At art college I loved the synergy of talking with other like-minded people, the buzz, the excitement. I miss the company of creative others. It is addictive, and every now and then I get a fix. But I realise now that that in itself is not about the art, it is about the people. The buzz has no direct effect on my work. Like death, art is something we do alone.

continued in next post #5


continued from post #6

I can’t agree with much in the second to last paragraph though, other than one doesn’t have to stop painting white squares, but even then, must it be in the context of Suprematism? The symbolic, or meaning, in art history comes from what’s already been culturally metabolised – not the art we create now, not the art we will create in the future. White squares do not, and will never, mean only one thing. If you expect a teacher to help you to know that it means man’s ascendency over nature, will you not be ‘inhabiting someone else’s desire’? Indeed, much has happened in almost 100 years: nature may be about to reverse that ascendency: what was once the status quo may not always be so. We learn a new vernacular the first time around, but we should also learn that it is not a law.

I have often made a nod to the past; after all, it was probably the art of others that inspired me to be an artist, and I have since been influenced by many artists. As subject matter, art and art history is as much a part of the cultural sediment as OK! Magazine. If I confess I have never heard the term Suprematism, it doesn’t make me any less of an artist. I may or may not have come across the work. I wouldn’t rely on the assumption that a tutor knows about Malevich’s squares either; it’s not just that they’re fallible like you and me, it is that it is only possible to be aware of a tiny percentage of what has been done. Perhaps that is yet another reason why everything else is irrelevant – if we don’t know about it, it may as well not exist. When I need to know, I prefer to take my chances in the library and with Google.

Rather than teacher or tutor, the terms mentor or facilitator might be most appropriate. Nurture. Sooner or later we hope to reach a point where, either with some help or just by being within a conducive environment, we suddenly need to nail that book closed. Then do it for ourselves.

I make mistakes. I have created work which seemed a good idea at the time. I move on. Someone said that there are only seven stories – but if a similar statistic were applied to art I would still go on searching. Isn’t that what it is all about?

The issue is undoubtedly one of individuation. The question remains of how to assure oneself of that, not least because it is decided upon by others. The phrase ‘contemporary art practice’ is extremely prejudicial.


Statement time again. Writing a statement isn’t on my list of Things I Most Love To Do.

I have decided to try to write it now for a couple of reasons: one, because my current statement (and its variations, when required) is no longer relevant; and two, I’m not currently under any pressure to provide one for something specific. The latter, it seems to me, may be the best reason of all to go for it now. This is why:

I ask myself: who does a statement benefit? No, who does a statement really benefit? Perhaps, in that ideal other world, the artist should benefit first and foremost. It is an opportunity for the artist to privately reflect on their own practice, to put it into some kind of context, to explain why his or her work issues from them in the manner it does, and so on.

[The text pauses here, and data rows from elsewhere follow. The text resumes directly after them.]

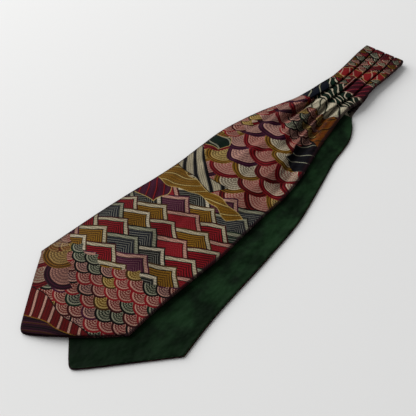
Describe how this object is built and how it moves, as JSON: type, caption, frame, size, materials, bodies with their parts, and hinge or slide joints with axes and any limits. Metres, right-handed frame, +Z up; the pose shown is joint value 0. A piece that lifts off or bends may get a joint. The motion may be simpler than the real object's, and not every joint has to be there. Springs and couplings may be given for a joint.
{
  "type": "silk cravat",
  "caption": "Day cravat of printed silk with a plain satin lining: two pointed blades on a pleated neckband, folded once across the band and laid flat, blades splayed.",
  "frame": {"origin": "middle of the bounding box, on the surface that the cravat lies on", "axes": "+X from the points of the blades towards the fold of the neckband, +Y to the left of that, +Z up"},
  "size_m": [0.5836, 0.1806, 0.0141],
  "materials": {
    "printed_silk": "satin",
    "lining_satin": "satin"
  },
  "bodies": {
    "root": {"shell_upper": "printed_silk", "shell_under": "printed_silk", "lining_upper": "lining_satin", "lining_under": "lining_satin"}
  },
  "joints": []
}
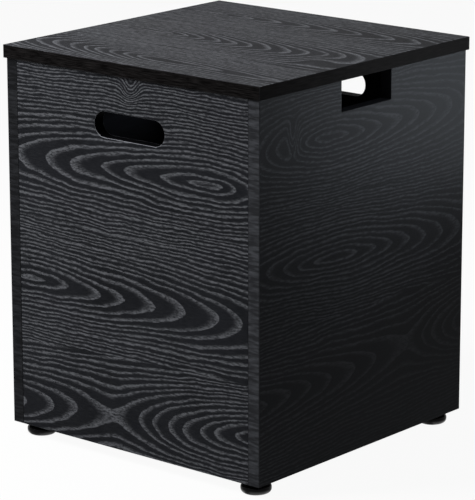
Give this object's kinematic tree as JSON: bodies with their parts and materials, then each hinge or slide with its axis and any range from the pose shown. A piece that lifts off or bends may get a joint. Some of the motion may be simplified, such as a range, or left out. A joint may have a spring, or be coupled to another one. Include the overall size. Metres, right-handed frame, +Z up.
{
  "type": "propane tank cover table",
  "caption": "Square side table of black grained boards that stands over a gas cylinder, with a loose lid, carrying slots, a hose notch and levelling feet.",
  "frame": {"origin": "on the floor under the middle of the table", "axes": "+Z up; -Y is the front panel with a carrying slot, +X the side panel with the hose notch"},
  "size_m": [0.4, 0.4, 0.49],
  "materials": {
    "grained_board": "black oak grain foil on board, satin, embossed",
    "edge_band": "matt black edge band with a faint grain",
    "black_board": "black stained batten, matt",
    "dowel_wood": "plain beech",
    "zinc": "zinc plated, satin",
    "black_steel": "black powder coat, satin",
    "foot_plastic": "black moulded plastic, glossy"
  },
  "bodies": {
    "cabinet": {"front_panel": "grained_board", "back_panel": "grained_board", "left_panel": "grained_board", "right_panel": "grained_board", "left_panel_front_band": "edge_band", "left_panel_back_band": "edge_band", "right_panel_front_band": "edge_band", "right_panel_back_band": "edge_band", "cam_locks": "zinc", "cam_bolts": "zinc", "dowels": "dowel_wood", "corner_plate_front_left": "black_steel", "corner_plate_front_right": "black_steel", "corner_plate_back_right": "black_steel", "corner_plate_back_left": "black_steel"},
    "lid": {"lid_board": "grained_board", "lid_front_band": "edge_band", "lid_right_band": "edge_band", "lid_back_band": "edge_band", "lid_left_band": "edge_band", "lid_front_cleat": "black_board", "lid_back_cleat": "black_board"},
    "foot_pad_front_left": {"foot_pad_front_left": "foot_plastic"},
    "foot_stem_front_left": {"foot_stem_front_left": "zinc"},
    "foot_pad_front_right": {"foot_pad_front_right": "foot_plastic"},
    "foot_stem_front_right": {"foot_stem_front_right": "zinc"},
    "foot_pad_back_right": {"foot_pad_back_right": "foot_plastic"},
    "foot_stem_back_right": {"foot_stem_back_right": "zinc"},
    "foot_pad_back_left": {"foot_pad_back_left": "foot_plastic"},
    "foot_stem_back_left": {"foot_stem_back_left": "zinc"}
  },
  "joints": [
    {"name": "lid_lift", "type": "slide", "parent": "cabinet", "child": "lid", "axis": [0, 0, 1], "range_m": [0, 0.06]},
    {"name": "foot_slide_front_left", "type": "slide", "parent": "cabinet", "child": "foot_pad_front_left", "axis": [0, 0, -1], "range_m": [0, 0.01]},
    {"name": "foot_turn_front_left", "type": "hinge", "parent": "foot_pad_front_left", "child": "foot_stem_front_left", "pos_m": [-0.1725, -0.1725, 0.02], "axis": [0, 0, -1], "range_deg": [0, 2890]},
    {"name": "foot_slide_front_right", "type": "slide", "parent": "cabinet", "child": "foot_pad_front_right", "axis": [0, 0, -1], "range_m": [0, 0.01]},
    {"name": "foot_turn_front_right", "type": "hinge", "parent": "foot_pad_front_right", "child": "foot_stem_front_right", "pos_m": [0.1725, -0.1725, 0.02], "axis": [0, 0, -1], "range_deg": [0, 2890]},
    {"name": "foot_slide_back_right", "type": "slide", "parent": "cabinet", "child": "foot_pad_back_right", "axis": [0, 0, -1], "range_m": [0, 0.01]},
    {"name": "foot_turn_back_right", "type": "hinge", "parent": "foot_pad_back_right", "child": "foot_stem_back_right", "pos_m": [0.1725, 0.1725, 0.02], "axis": [0, 0, -1], "range_deg": [0, 2890]},
    {"name": "foot_slide_back_left", "type": "slide", "parent": "cabinet", "child": "foot_pad_back_left", "axis": [0, 0, -1], "range_m": [0, 0.01]},
    {"name": "foot_turn_back_left", "type": "hinge", "parent": "foot_pad_back_left", "child": "foot_stem_back_left", "pos_m": [-0.1725, 0.1725, 0.02], "axis": [0, 0, -1], "range_deg": [0, 2890]}
  ],
  "couplings": [
    {"joint": "foot_turn_front_left", "follows": "foot_slide_front_left", "rad_per_m": 5026.5},
    {"joint": "foot_turn_front_right", "follows": "foot_slide_front_right", "rad_per_m": 5026.5},
    {"joint": "foot_turn_back_right", "follows": "foot_slide_back_right", "rad_per_m": 5026.5},
    {"joint": "foot_turn_back_left", "follows": "foot_slide_back_left", "rad_per_m": 5026.5}
  ]
}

I imagine that a few artists genuinely need to go through that process, perhaps a handful know instinctively what they are all about, and are able to capture that succinctly, but I suspect that the majority write something only because it is asked of them.

Most statements I have seen patently fall into that category, mine included, and they are absolute nonsensical drivel. The product of the minimum of an afternoon, most likely much longer, in the company of Roget. Complicated, meaningless, often gibberish. The most artfully constructed (and disingenuous) are those which say nothing at all, just vague enough, twaddle to suit all eventualities.

So now we come to the next potential beneficiaries: curators, galleries, judges, et al. Whilst there are those that deliberately ignore statements, there are those that fully expect a statement. I would imagine that most worth their salt will be pretty adept at seeing through the something-and-nothing variety. Which suggests that if one is going to write a statement, it will only have real value if it is genuine. In other words, some serious thought has to go into it. At the same time, and in the same vein, I question the validity of producing a statement tailored to suit a particular purpose, because by inference it cannot be accurate. Equally, surely any potential judge of such a statement must also acknowledge that?

I don’t feel a personal desire for a statement, but I do expect to be asked again in the future. I will try to make both the process and the end result as useful as I am able. Or I might go into the studio.